A favor dos sindicalistas, está o fato de que o FMI já violou suas próprias “Regras para Acordos de Empréstimos”, ao emprestar dinheiro para finalidades militares. No momento em que esse último empréstimo chegou às mãos de Poroshenko, ele anunciou que estava escalando sua guerra contra o leste do país. Esse movimento põe o empréstimo feito pelo FMI bem próximo do que os teóricos de Direito Comercial chamam de “Dívida Odiosa”: dívidas assumidas por junta que toma o poder à força e saqueia o Tesouro e faz dívidas, que deixa para algum futuro governo pagar pelo que a junta tenha roubado.

A luta dos sindicatos por salário digno não visa só a saldar dívidas sociais passadas: visa também pôr em prática um plano de recuperação que proteja a economia ucraniana de ser tratada como a da Grécia ou da Letônia, à moda dos neoliberais. 

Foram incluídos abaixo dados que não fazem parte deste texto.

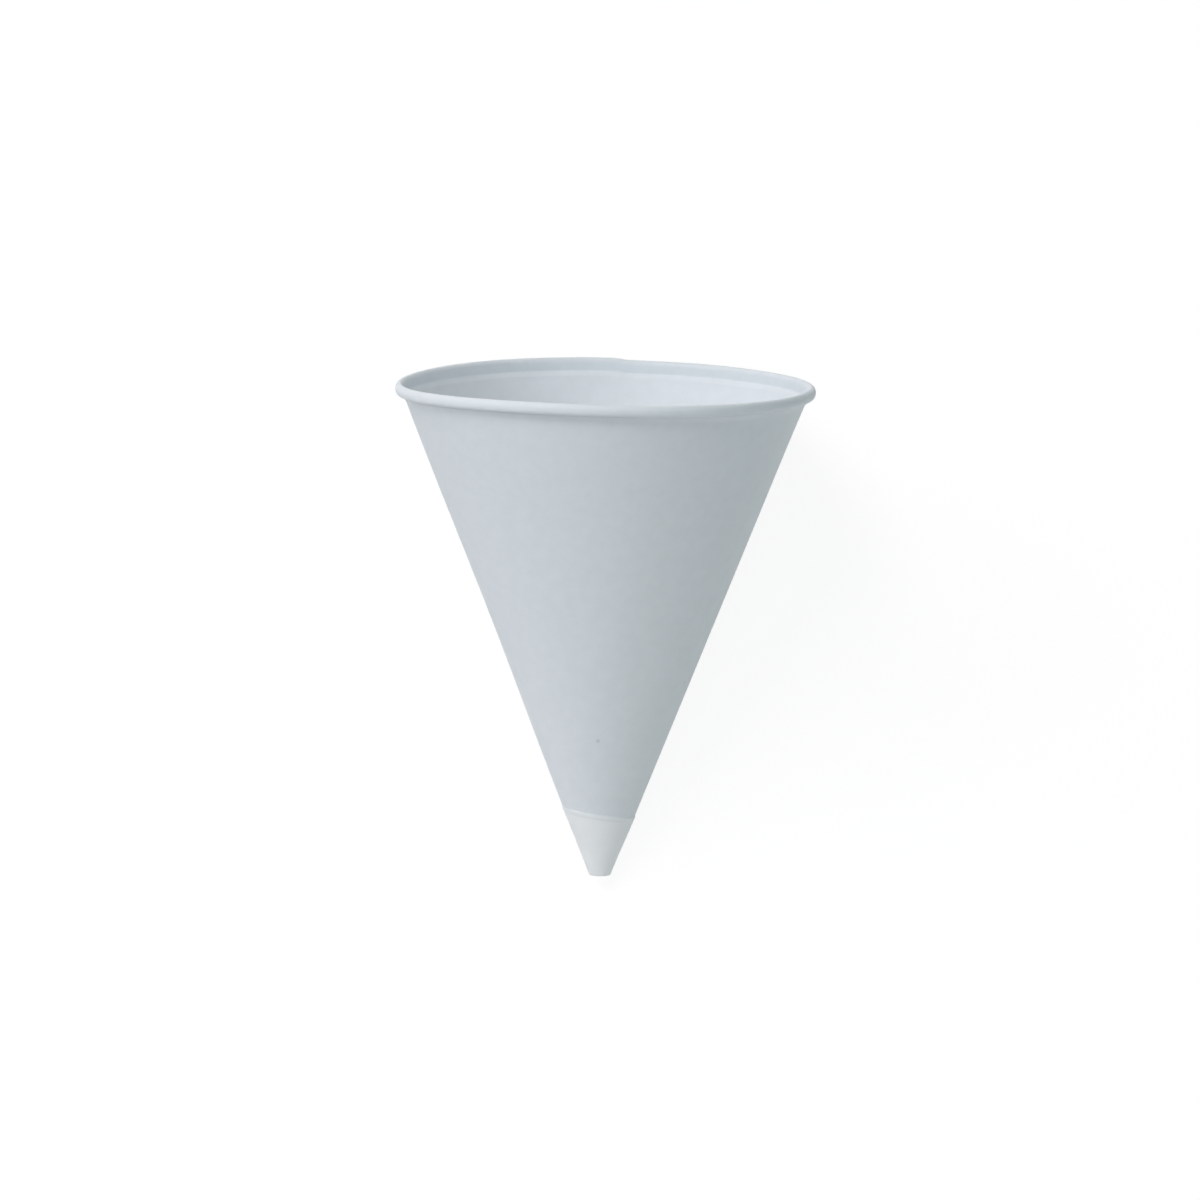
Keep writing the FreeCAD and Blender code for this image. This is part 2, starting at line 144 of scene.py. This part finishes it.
# How the paper departs from a true cone: the slanted edge of the wound ply, the lap that climbs over the
# inner ply, ends in a step and lies flat across the roll, a rim that isn't quite level, and the bow of the
# wall. Each pair of heights is where a departure fades in or out; angles are in degrees round the axis.
WRAP_SLANT = math.radians(7.5)
SLANT_IN, SLANT_OUT = (2, 9), (14, 28)
LAP_START, LAP_END = 81.87, 98.13
LAP_MIDDLE = math.radians((LAP_START + LAP_END) / 2)
LAP_STEP = 0.2
LAP_IN_ROLL = 0.05
RIM_SADDLE, RIM_SWAY = 0.275, 0.16
RIM_STEP_AT, RIM_STEP_RUN = 86.2, 4.5
RIM_STEP_UP, RIM_STEP_DOWN = 0.1, 0.2
RIM_STEP_REACH = 30
BOW = 0.125
BOW_HEIGHT, BOW_LENGTH = 45, 62
BOW_IN, BOW_OUT = (6, 12), (80, 84)
TIP_NARROW = 0.15
TIP_OUT = (3, 9)
WAVER_IN = (76, 87)
EDGE_GAP = 0.01
# Where the wound ply's edge gets its painted highlight and painted shade: the side facing up and a little to
# the left, towards the lamps, as an angle round the axis and a fade in cosines
PAINTED_LIGHT_MIDDLE = math.radians(262)
PAINTED_LIGHT_FADE = (0.45, 0.8)
FAR_OFF = -100
column_angle = 360 / COLUMNS
below_edge = cup_mesh.verts.layers.float.new("below_edge")
painted_light_side = cup_mesh.verts.layers.float.new("painted_light_side")


def rise(low, high, value):
    """0 below low, 1 above high, and a soft climb between."""
    part = min(max((value - low) / (high - low), 0), 1)
    return part * part * (3 - 2 * part)


for vert in cup_mesh.verts:
    x, y, height = vert.co
    radius = math.hypot(x, y)
    if radius < EDGE_GAP:
        vert[below_edge] = WRAP_HEIGHT if height < EDGE_GAP else FAR_OFF
        continue
    angle = math.degrees(math.atan2(y, x)) % 360
    outer = radius > wall_radius(min(height, NECK_HEIGHT)) - PAPER / 2
    in_wall = outer and height < NECK_HEIGHT + EDGE_GAP
    on_wrap = in_wall and radius > wall_radius(height) + WRAP_PLY / 2 or height < EDGE_GAP
    vert[below_edge] = WRAP_HEIGHT - height if in_wall or height < EDGE_GAP else FAR_OFF
    # Mask for the painted highlight and painted shade under the wound ply's edge, on the side facing the
    # lamps
    vert[painted_light_side] = rise(*PAINTED_LIGHT_FADE, math.cos(math.radians(angle) - PAINTED_LIGHT_MIDDLE))
    if abs(angle - LAP_END) < column_angle:
        angle = LAP_END + math.copysign(EDGE_GAP, angle - LAP_END)
    lap = (angle - LAP_START) / (LAP_END - LAP_START)
    if 0 < lap < 1:
        across = math.cos(math.radians(angle) - LAP_MIDDLE)
        if in_wall and not on_wrap:
            radius += LAP_STEP * lap
        elif height > FLARE_TOP and radius > top_centre[0]:
            radius = (radius + LAP_IN_ROLL * (radius - top_centre[0]) / top_wide) / across
    if in_wall:
        shift = -math.tan(WRAP_SLANT) * x * rise(*SLANT_IN, height) * (1 - rise(*SLANT_OUT, height))
        height += shift
        radius += slope * shift
    turn = math.radians(angle)
    left, right = max(0, -math.cos(turn)), max(0, math.cos(turn))
    in_body = rise(*BOW_IN, height) * (1 - rise(*BOW_OUT, height))
    radius -= BOW * math.cos(math.tau * (height - BOW_HEIGHT) / BOW_LENGTH) * left**2 * in_body
    radius -= TIP_NARROW * right**2 * (1 - rise(*TIP_OUT, height)) * min(1, radius)
    at_rim = rise(*WAVER_IN, height)
    past_step = angle - RIM_STEP_AT
    step = RIM_STEP_UP if past_step > 0 else -RIM_STEP_DOWN
    step *= rise(0, RIM_STEP_RUN / 2, abs(past_step)) * (1 - rise(0, RIM_STEP_REACH, abs(past_step)))
    sway = RIM_SADDLE * math.cos(2 * turn) + RIM_SWAY * (math.cos(turn) - math.cos(3 * turn))
    height += (step - sway) * at_rim
    vert.co = (radius * math.cos(turn), radius * math.sin(turn), height)

SHARP = math.radians(38)
for edge in cup_mesh.edges:
    edge.smooth = edge.is_manifold and edge.calc_face_angle() < SHARP
for face in cup_mesh.faces:
    face.smooth = True

mount = next(item for item in frame["record"]["mounts"] if item["name"] == "cone_outside")
MOUNT_HEIGHT = 60 * MM
mouth_way = Vector(mount["axis"]).normalized()
point = Vector(mount["pos_m"]) - mouth_way * MOUNT_HEIGHT
down_way = Vector((mouth_way.z, 0, -mouth_way.x))
right_way = down_way.cross(mouth_way)
turn_in_place = Matrix((right_way, down_way, mouth_way)).transposed().to_4x4()
cup_place = Matrix.Translation(point) @ turn_in_place @ Matrix.Scale(MM, 4)
cup_mesh.transform(cup_place)
paper_cup = bpy.data.objects.new("paper_cup", bpy.data.meshes.new("paper_cup"))
cup_mesh.to_mesh(paper_cup.data)
cup_mesh.free()
bpy.context.collection.objects.link(paper_cup)

PAPER_WHITE = (0.80, 0.845, 0.885, 1)
WRAP_WHITE = (0.92, 0.945, 0.96, 1)
white_paper = bpy.data.materials.new("white_paper")
white_paper.use_nodes = True
nodes, links = white_paper.node_tree.nodes, white_paper.node_tree.links
shader = nodes["Principled BSDF"]
shader.inputs["Roughness"].default_value = 0.6
shader.inputs["Specular IOR Level"].default_value = 0.35
place = nodes.new("ShaderNodeTexCoord")


def cloud(scale, detail, roughness=0.5):
    """Noise over the paper; scale is in patches to the metre."""
    texture = nodes.new("ShaderNodeTexNoise")
    texture.inputs["Scale"].default_value = scale
    texture.inputs["Detail"].default_value = detail
    texture.inputs["Roughness"].default_value = roughness
    links.new(place.outputs["Object"], texture.inputs["Vector"])
    return texture.outputs["Fac"]


def spread(value, from_low, from_high, to_low, to_high):
    """The value, moved from one range to another and held within it."""
    move = nodes.new("ShaderNodeMapRange")
    names = ("From Min", "From Max", "To Min", "To Max")
    for name, number in zip(names, (from_low, from_high, to_low, to_high)):
        move.inputs[name].default_value = number
    links.new(value, move.inputs["Value"])
    return move.outputs["Result"]


def reckon(kind, first, second):
    """A sum on the shader's values; MULTIPLY_ADD multiplies them and adds 1."""
    sum_node = nodes.new("ShaderNodeMath")
    sum_node.operation = kind
    sum_node.inputs[2].default_value = 1
    for socket, value in zip(sum_node.inputs, (first, second)):
        if isinstance(value, (int, float)):
            socket.default_value = value
        else:
            links.new(value, socket)
    return sum_node.outputs["Value"]


def blend_colour(mask, first, second):
    """The first colour where the mask is 0 and the second where it is 1."""
    blend = nodes.new("ShaderNodeMix")
    blend.data_type = "RGBA"
    blend.inputs["A"].default_value = first
    blend.inputs["B"].default_value = second
    links.new(mask, blend.inputs["Factor"])
    return blend.outputs["Result"]




def mark(name):
    """A value that the mesh carries at its corners."""
    attribute = nodes.new("ShaderNodeAttribute")
    attribute.attribute_name = name
    return attribute.outputs["Fac"]


def painted_line(value, middle, half, height):
    """1, with a bump that high where the value is near its middle, only on the side that gets painted light.
    """
    climb = spread(value, middle - half, middle, 0, 1)
    fall = spread(value, middle, middle + half, 1, 0)
    bump = reckon("MULTIPLY", reckon("MULTIPLY", climb, fall), mark("painted_light_side"))
    return reckon("MULTIPLY_ADD", bump, height)


# A mottle of 2 mm patches and fibres of a fifth of a millimetre, each 1.5 % lighter and darker
NOISE_RANGE, TONE_RANGE = (0.3, 0.7), (0.985, 1.015)
MOTTLE_SCALE, FIBRE_SCALE, GRAIN_SCALE = 450, 4500, 5200
mottle = spread(cloud(MOTTLE_SCALE, 4), *NOISE_RANGE, *TONE_RANGE)
fibres = spread(cloud(FIBRE_SCALE, 3, 0.7), *NOISE_RANGE, *TONE_RANGE)
tone = reckon("MULTIPLY", mottle, fibres)

# Under the wound ply's edge, a painted highlight where its ledge catches the light and a painted shade line
# below it: how far below, half as wide as, how bright
PAINTED_EDGE_LINES = ((0.05, 0.45, 0.05), (0.65, 0.35, -0.07))
depth = mark("below_edge")
for below, half, bright in PAINTED_EDGE_LINES:
    tone = reckon("MULTIPLY", tone, painted_line(depth, below, half, bright))

# Dark specks in the paper: how far right of the axis, how far up it, and the speck's radius
SPECKS = ((-0.64, 25.5, 0.45), (14.51, 35.2, 0.4))
SPECK_DARK, SPECK_EDGE = 0.86, 0.6
for aside, up_axis, speck_radius in SPECKS:
    from_axis = math.sqrt(wall_radius(up_axis) ** 2 - aside**2)
    spot = cup_place @ Vector((aside, -from_axis, up_axis))
    away = nodes.new("ShaderNodeVectorMath")
    away.operation = "DISTANCE"
    links.new(place.outputs["Object"], away.inputs[0])
    away.inputs[1].default_value = spot
    far = speck_radius * MM
    tone = reckon("MULTIPLY", tone, spread(away.outputs["Value"], far * SPECK_EDGE, far, SPECK_DARK, 1))
WRAP_FADE = (-0.2, 0.45)
plain = blend_colour(spread(depth, *WRAP_FADE, 0, 1), PAPER_WHITE, WRAP_WHITE)
shaded = nodes.new("ShaderNodeVectorMath")
shaded.operation = "SCALE"
links.new(plain, shaded.inputs["Vector"])
links.new(tone, shaded.inputs["Scale"])
links.new(shaded.outputs["Vector"], shader.inputs["Base Color"])
grain = nodes.new("ShaderNodeBump")
grain.inputs["Strength"].default_value = 0.25
grain.inputs["Distance"].default_value = 0.03 * MM
links.new(cloud(GRAIN_SCALE, 4, 0.65), grain.inputs["Height"])
links.new(grain.outputs["Normal"], shader.inputs["Normal"])
paper_cup.data.materials.append(white_paper)
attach(paper_cup, "root")
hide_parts("cone_cup")

# The floor: a white table that runs out of sight, under the lowest point of the cup
FLOOR_REACH = 3.0
FLOOR_WHITE = (0.85, 0.85, 0.85, 1)
SEEN_WHITE = 0.8
floor_mesh = bmesh.new()
bmesh.ops.create_grid(floor_mesh, x_segments=1, y_segments=1, size=FLOOR_REACH)
floor = bpy.data.objects.new("floor", bpy.data.meshes.new("floor"))
floor_mesh.to_mesh(floor.data)
floor_mesh.free()
bpy.context.collection.objects.link(floor)


def seen_ray(tree):
    """1 for the camera's rays and for those seen in gloss or through glass, else 0."""
    path = tree.nodes.new("ShaderNodeLightPath")
    seen = path.outputs["Is Camera Ray"]
    for name in ("Is Glossy Ray", "Is Transmission Ray"):
        either = tree.nodes.new("ShaderNodeMath")
        either.operation = "MAXIMUM"
        tree.links.new(seen, either.inputs[0])
        tree.links.new(path.outputs[name], either.inputs[1])
        seen = either.outputs["Value"]
    return seen


table = bpy.data.materials.new("white_table")
table.use_nodes = True
tree = table.node_tree
tree.nodes.clear()
matt = tree.nodes.new("ShaderNodeBsdfDiffuse")
matt.inputs["Color"].default_value = FLOOR_WHITE
glow = tree.nodes.new("ShaderNodeEmission")
glow.inputs["Strength"].default_value = 1.1
share = tree.nodes.new("ShaderNodeMath")
share.operation = "MULTIPLY"
share.inputs[1].default_value = SEEN_WHITE
tree.links.new(seen_ray(tree), share.inputs[0])
mix = tree.nodes.new("ShaderNodeMixShader")
tree.links.new(share.outputs["Value"], mix.inputs["Fac"])
tree.links.new(matt.outputs["BSDF"], mix.inputs[1])
tree.links.new(glow.outputs["Emission"], mix.inputs[2])
output = tree.nodes.new("ShaderNodeOutputMaterial")
tree.links.new(mix.outputs["Shader"], output.inputs["Surface"])
floor.data.materials.append(table)

# The light: soft lamps at the upper left and in front, weaker ones on the right and low in front, and pale
# daylight all round
world = bpy.data.worlds.new("daylight")
bpy.context.scene.world = world
world.use_nodes = True
tree = world.node_tree
ambient = tree.nodes["Background"]
ambient.inputs["Color"].default_value = (0.92, 0.98, 1.0, 1)
ambient.inputs["Strength"].default_value = 0.135
white = tree.nodes.new("ShaderNodeBackground")
white.inputs["Color"].default_value = (1, 1, 1, 1)
white.inputs["Strength"].default_value = 1.0
mix = tree.nodes.new("ShaderNodeMixShader")
tree.links.new(seen_ray(tree), mix.inputs["Fac"])
tree.links.new(ambient.outputs["Background"], mix.inputs[1])
tree.links.new(white.outputs["Background"], mix.inputs[2])
tree.links.new(mix.outputs["Shader"], tree.nodes["World Output"].inputs["Surface"])
LAMP_AIM = 45 * MM
middle = point + mouth_way * LAMP_AIM


def lamp(name, way, distance, size, power, colour):
    """A square lamp, that way from the cup's middle: image right, image up, towards the camera."""
    light = bpy.data.lights.new(name, "AREA")
    light.size = size
    light.energy = power
    light.color = colour
    lamp_object = bpy.data.objects.new(name, light)
    away = (right_way * way[0] + mouth_way * way[1] - down_way * way[2]).normalized()
    lamp_object.location = middle + away * distance
    lamp_object.rotation_mode = "QUATERNION"
    lamp_object.rotation_quaternion = away.to_track_quat("Z", "Y")
    bpy.context.collection.objects.link(lamp_object)


FAR, NEAR = 0.9, 0.3
lamp("high_lamp", (-0.55, 0.8, 0.25), FAR, 0.5, 1.76, (1, 0.8, 0.8))
lamp("upper_lamp", (-0.25, 0.707, 0.66), FAR, 0.3, 2.47, (0.97, 1, 0.97))
lamp("side_lamp", (-0.75, 0.5, 0.433), FAR, 0.3, 1.67, (0.85, 0.95, 1))
lamp("front_lamp", (0, 0, 1), FAR, 0.5, 0.74, (0.57, 0.85, 1))
lamp("right_lamp", (0.95, 0.05, 0.3), FAR, 0.5, 0.92, (0.85, 1, 0.94))
lamp("low_lamp", (-0.15, -0.55, 0.8), NEAR, 0.2, 0.215, (1, 0.91, 0.88))

# The camera: a long lens, looking down on the cup's upper side and a little into its mouth
VIEW_TILT = math.radians(7.42)
VIEW_ROLL = math.radians(0.636)
VIEW_DISTANCE = 2.5
AIM_RIGHT, AIM_HEIGHT = -0.566, 48.96
IMAGE_WIDTH = 1200
MM_PER_PIXEL = 0.17623
view = bpy.data.cameras.new("camera")
view.sensor_width = 36
view.lens = view.sensor_width * VIEW_DISTANCE / (IMAGE_WIDTH * MM_PER_PIXEL * MM)
view.clip_start, view.clip_end = 0.05, 20
camera = bpy.data.objects.new("camera", view)
aim = cup_place @ Vector((AIM_RIGHT, 0, AIM_HEIGHT))
back = mouth_way * math.sin(VIEW_TILT) - down_way * math.cos(VIEW_TILT)
up = back.cross(right_way)
rolled_right = right_way * math.cos(VIEW_ROLL) + up * math.sin(VIEW_ROLL)
camera.matrix_world = (
    Matrix.Translation(aim + back * VIEW_DISTANCE)
    @ Matrix((rolled_right, back.cross(rolled_right), back)).transposed().to_4x4()
)
bpy.context.collection.objects.link(camera)
bpy.context.scene.camera = camera
bpy.context.scene.view_settings.view_transform = "Standard"
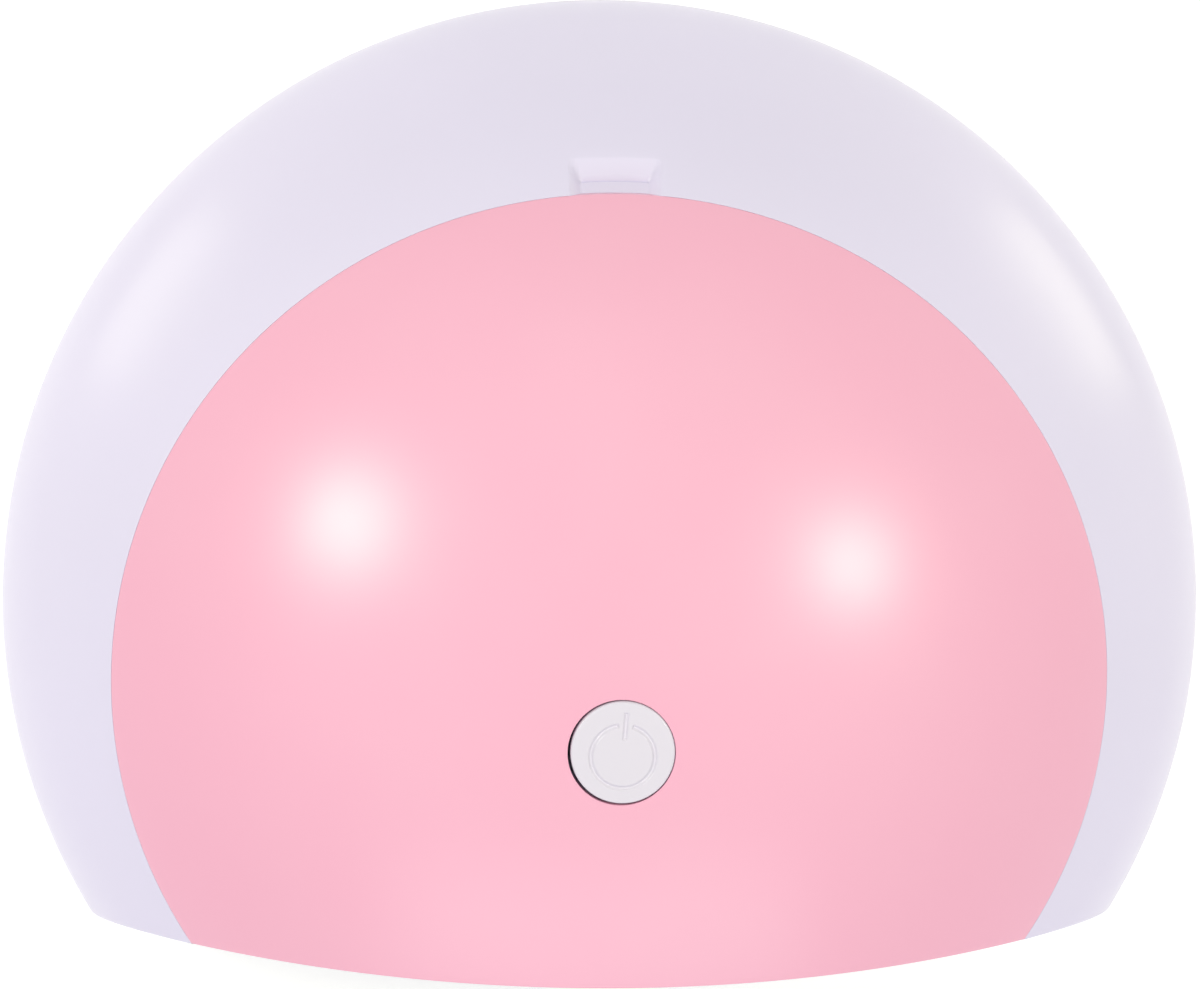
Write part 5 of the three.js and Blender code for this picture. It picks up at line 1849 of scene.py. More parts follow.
@dataclass
class Tray:
    """The base tray: a thin plate with a raised pad in the hand opening, a foil sheet on it and four feet."""

    form: DomeForm
    opening: HandOpening
    inset: float = 0.0016
    pad_gap: float = 0.001
    foil_inset: float = 0.002
    foot_fit: float = 0.0003
    magnet_fit: float = 0.00015
    edge: float = 0.0005
    pad_foot: float = 0.0003
    pad_corner: float = 0.0009
    foil_corner: float = 0.0022
    foil_chamfer: float = 0.00008
    under_magnet: float = 0.0003
    recess_margin: float = 0.0006
    foot_rings: tuple[float, ...] = (0.0012, 0.0022, 0.0032)
    foot_ring_depth: float = 0.0003

    def __post_init__(self) -> None:
        """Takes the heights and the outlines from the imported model."""
        self.plan = Plan(self.form)
        self.low = corner("base_tray", 0)[2]
        self.radius, _, self.pad_top = corner("base_tray", 1)
        self.top = corner("tray_magnet_left", 1)[2]
        self.plate = self.plan.disc(self.radius, self.inset)
        pad_half_width = self.opening.half_width - self.pad_gap
        self.pad = self.plan.horseshoe(pad_half_width, self.inset + self.pad_gap, self.pad_corner)

    def build_plate(self, finishes: Finishes) -> None:
        """Makes the tray: rings of the two outlines, from the bottom's middle round to the top's."""
        plan, edge = self.plan, self.edge
        angles = plan.angles([self.plate, self.pad])
        plate, pad = plan.reach(self.plate, angles), plan.reach(self.pad, angles)
        out, up = (part[:, None] for part in quarter(4))
        side_reach = np.concatenate([plate - edge * out, plate - edge * up])
        side_height = np.concatenate([self.low + edge * up, self.top - edge * out])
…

Estrategistas norte-americanos têm tentado classificar como “Dívida Odiosa” – para escapar da obrigação de saldá-la – os $3 bilhões que a Ucrânia deve à Rússia, que vencem em dezembro. Tentam também classificar essa dívida como “ajuda externa”, o que a tornaria não cobrável. Por irônico que pareça, o Peterson Institute of International Economics, George Soros e outros Guerreiros da Guerra Fria, têm fornecido aos futuros governos ucranianos um vasto repertório de razões plenamente legais, para safarem-se da dívida externa que sufoca o país – e liberar recursos para pagarem salários e aposentadorias em atraso.

Se não for isso, só resta aos credores internacionais pensarem primeiro no FMI, na União Europeia e nos acionistas externos, e deixarem ‘prá depois’ a defesa de direitos soberanos capaz de impedir a autodestruição da Ucrânia.

[1] Orig. Grabitization. “A peça central do programa ocidental de rápida privatização do sistema comunista de produção em pouco tempo passou a ser conhecida na Rússia pelo termo grabitization: a apropriação ilegal de patrimônio do estado e da população soviética, por apparatchiks do partido, que logo se tornaram oligarcas com preciosas conexões dentro do poder.”